--- SHORT TASK ---
Everything from the line with "Recreate this object" through the line with "on its side." should be repeated exactly, both of those lines included, and nothing else.

--- RECORDS FOR THIS EXERCISE ---
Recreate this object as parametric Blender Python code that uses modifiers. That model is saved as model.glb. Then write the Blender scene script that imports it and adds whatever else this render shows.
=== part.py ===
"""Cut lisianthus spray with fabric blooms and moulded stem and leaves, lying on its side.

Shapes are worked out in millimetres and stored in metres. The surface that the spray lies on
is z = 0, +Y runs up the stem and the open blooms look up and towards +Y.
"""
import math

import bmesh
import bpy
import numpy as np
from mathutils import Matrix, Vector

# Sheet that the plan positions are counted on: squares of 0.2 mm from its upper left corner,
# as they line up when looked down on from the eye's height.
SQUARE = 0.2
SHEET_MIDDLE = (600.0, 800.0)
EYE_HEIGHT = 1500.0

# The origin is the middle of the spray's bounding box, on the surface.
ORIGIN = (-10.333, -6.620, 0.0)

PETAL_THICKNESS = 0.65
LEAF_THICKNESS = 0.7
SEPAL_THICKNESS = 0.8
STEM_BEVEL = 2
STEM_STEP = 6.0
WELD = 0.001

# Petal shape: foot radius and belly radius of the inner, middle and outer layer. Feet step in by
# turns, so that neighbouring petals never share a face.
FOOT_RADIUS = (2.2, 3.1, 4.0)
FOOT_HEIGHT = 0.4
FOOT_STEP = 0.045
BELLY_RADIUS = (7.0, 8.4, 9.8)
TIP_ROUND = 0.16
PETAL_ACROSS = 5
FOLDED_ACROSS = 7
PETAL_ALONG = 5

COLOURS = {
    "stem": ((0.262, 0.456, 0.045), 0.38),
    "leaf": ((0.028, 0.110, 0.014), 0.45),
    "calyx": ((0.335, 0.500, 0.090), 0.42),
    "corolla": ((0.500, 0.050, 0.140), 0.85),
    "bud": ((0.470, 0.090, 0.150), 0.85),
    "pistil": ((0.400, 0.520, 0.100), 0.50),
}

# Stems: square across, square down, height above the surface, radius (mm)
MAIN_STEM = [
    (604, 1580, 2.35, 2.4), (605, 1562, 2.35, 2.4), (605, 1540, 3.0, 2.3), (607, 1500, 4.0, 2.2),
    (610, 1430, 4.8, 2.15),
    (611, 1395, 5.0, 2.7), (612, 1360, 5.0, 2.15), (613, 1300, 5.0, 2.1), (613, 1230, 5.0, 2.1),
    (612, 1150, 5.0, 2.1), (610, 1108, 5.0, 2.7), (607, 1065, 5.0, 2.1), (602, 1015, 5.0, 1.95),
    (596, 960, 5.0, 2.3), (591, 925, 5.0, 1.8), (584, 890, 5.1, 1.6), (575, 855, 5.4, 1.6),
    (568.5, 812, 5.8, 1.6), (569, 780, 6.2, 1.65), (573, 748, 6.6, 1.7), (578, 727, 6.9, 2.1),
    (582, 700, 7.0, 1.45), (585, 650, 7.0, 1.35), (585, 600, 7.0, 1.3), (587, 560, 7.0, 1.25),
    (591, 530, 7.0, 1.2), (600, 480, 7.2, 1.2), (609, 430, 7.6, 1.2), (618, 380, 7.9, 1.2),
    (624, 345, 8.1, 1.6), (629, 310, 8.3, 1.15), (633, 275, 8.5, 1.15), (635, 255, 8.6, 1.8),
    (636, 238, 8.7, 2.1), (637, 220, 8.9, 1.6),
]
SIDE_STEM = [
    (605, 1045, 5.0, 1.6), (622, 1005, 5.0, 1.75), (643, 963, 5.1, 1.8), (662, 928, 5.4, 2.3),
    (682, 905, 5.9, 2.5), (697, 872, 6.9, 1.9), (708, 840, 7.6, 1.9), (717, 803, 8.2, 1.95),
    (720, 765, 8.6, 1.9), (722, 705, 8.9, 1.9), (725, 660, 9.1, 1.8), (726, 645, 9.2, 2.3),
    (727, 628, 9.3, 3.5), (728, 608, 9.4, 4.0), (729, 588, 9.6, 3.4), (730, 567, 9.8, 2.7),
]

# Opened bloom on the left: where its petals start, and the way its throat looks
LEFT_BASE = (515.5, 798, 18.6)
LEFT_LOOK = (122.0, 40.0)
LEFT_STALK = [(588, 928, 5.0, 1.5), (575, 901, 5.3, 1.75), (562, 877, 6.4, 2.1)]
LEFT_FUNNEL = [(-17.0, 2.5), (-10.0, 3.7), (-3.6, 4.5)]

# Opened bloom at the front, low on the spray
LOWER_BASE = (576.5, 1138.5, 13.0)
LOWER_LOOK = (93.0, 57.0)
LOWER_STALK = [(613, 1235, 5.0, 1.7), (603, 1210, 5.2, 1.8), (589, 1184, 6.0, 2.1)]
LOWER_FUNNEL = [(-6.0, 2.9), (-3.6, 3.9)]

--

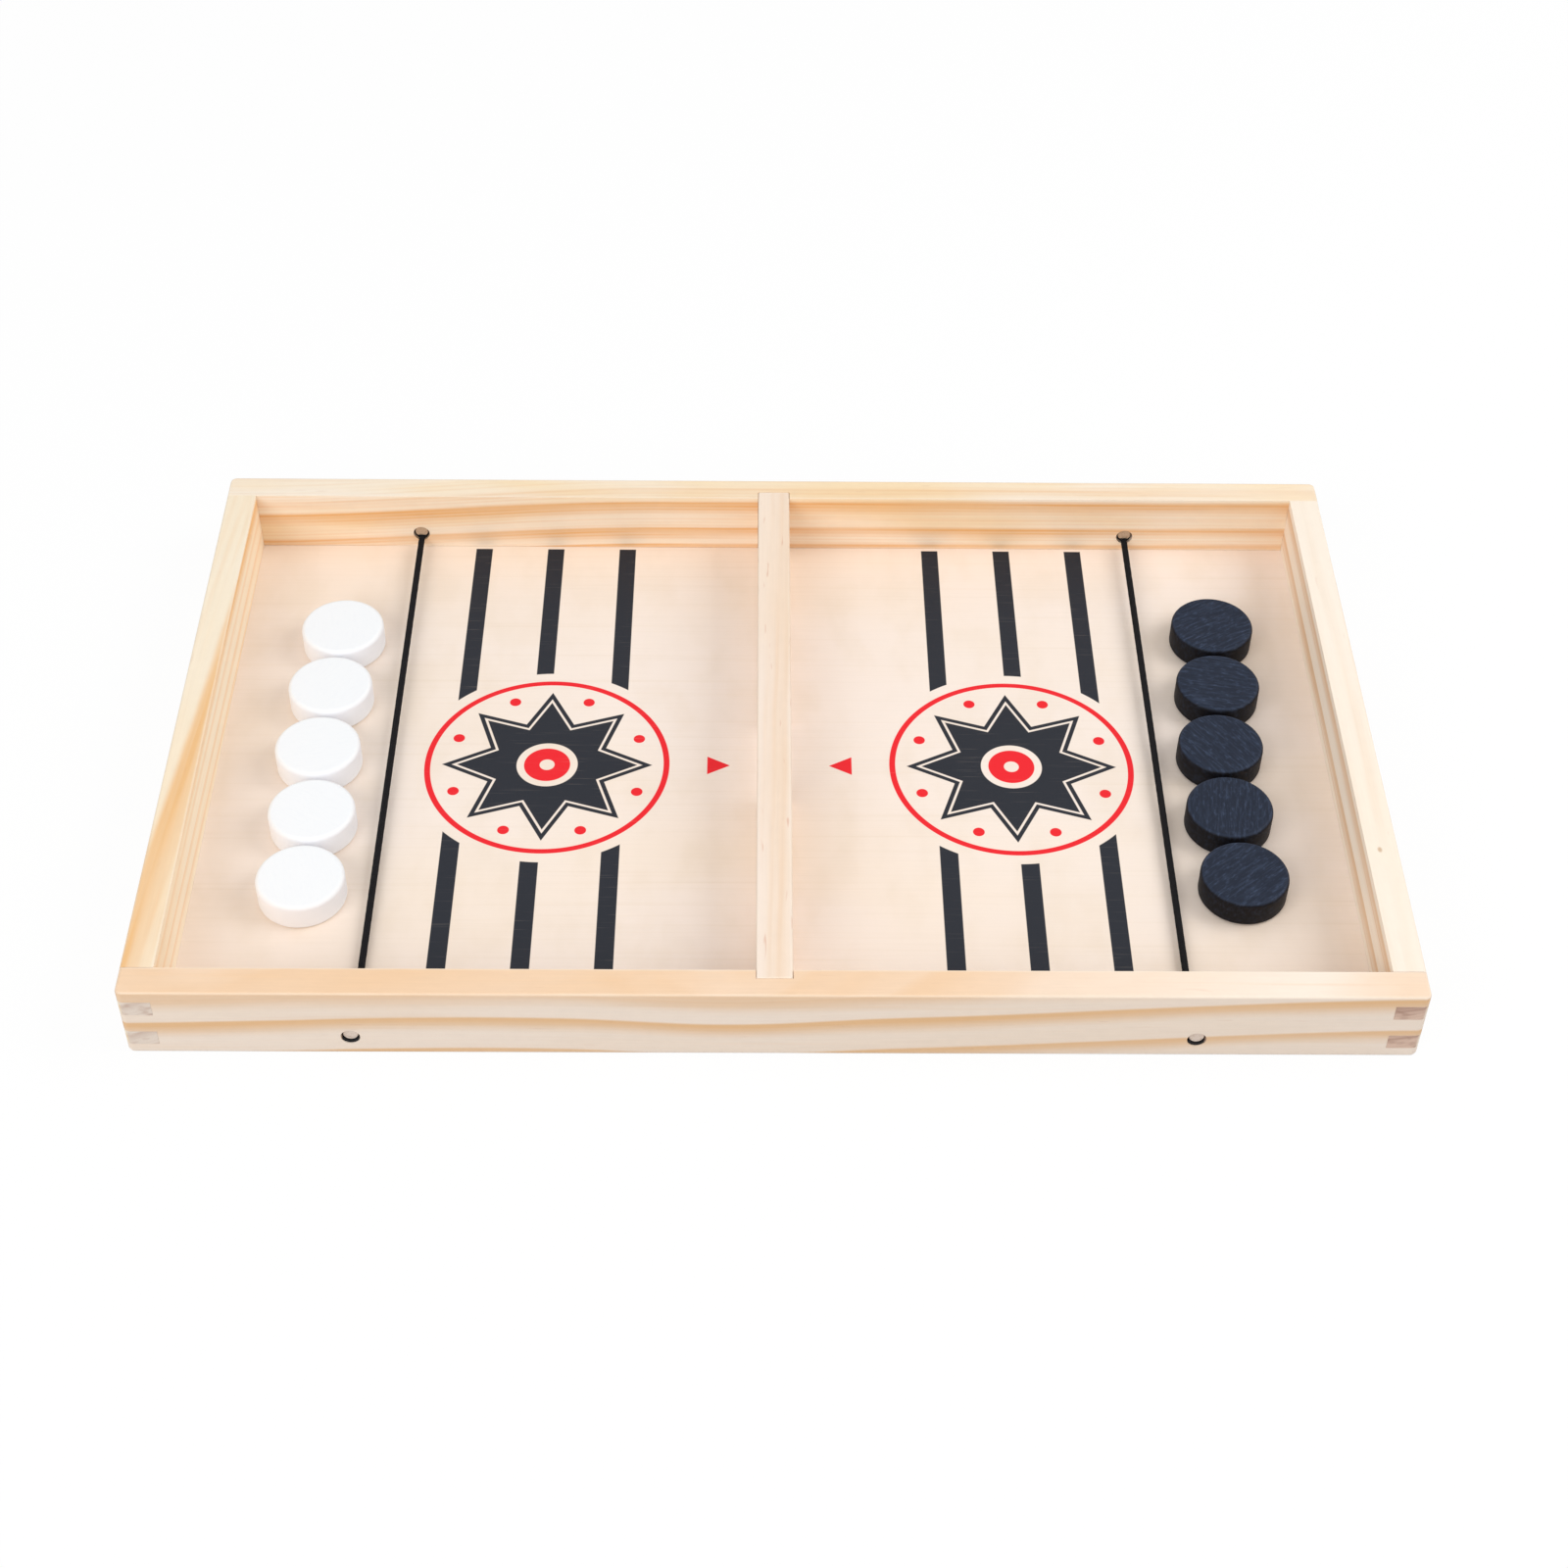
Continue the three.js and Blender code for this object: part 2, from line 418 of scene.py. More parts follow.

--- TASK SOLUTION ---
Recreate this object as parametric Blender Python code that uses modifiers. That model is saved as model.glb. Then write the Blender scene script that imports it and adds whatever else this render shows.
=== part.py ===
"""Cut lisianthus spray with fabric blooms and moulded stem and leaves, lying on its side.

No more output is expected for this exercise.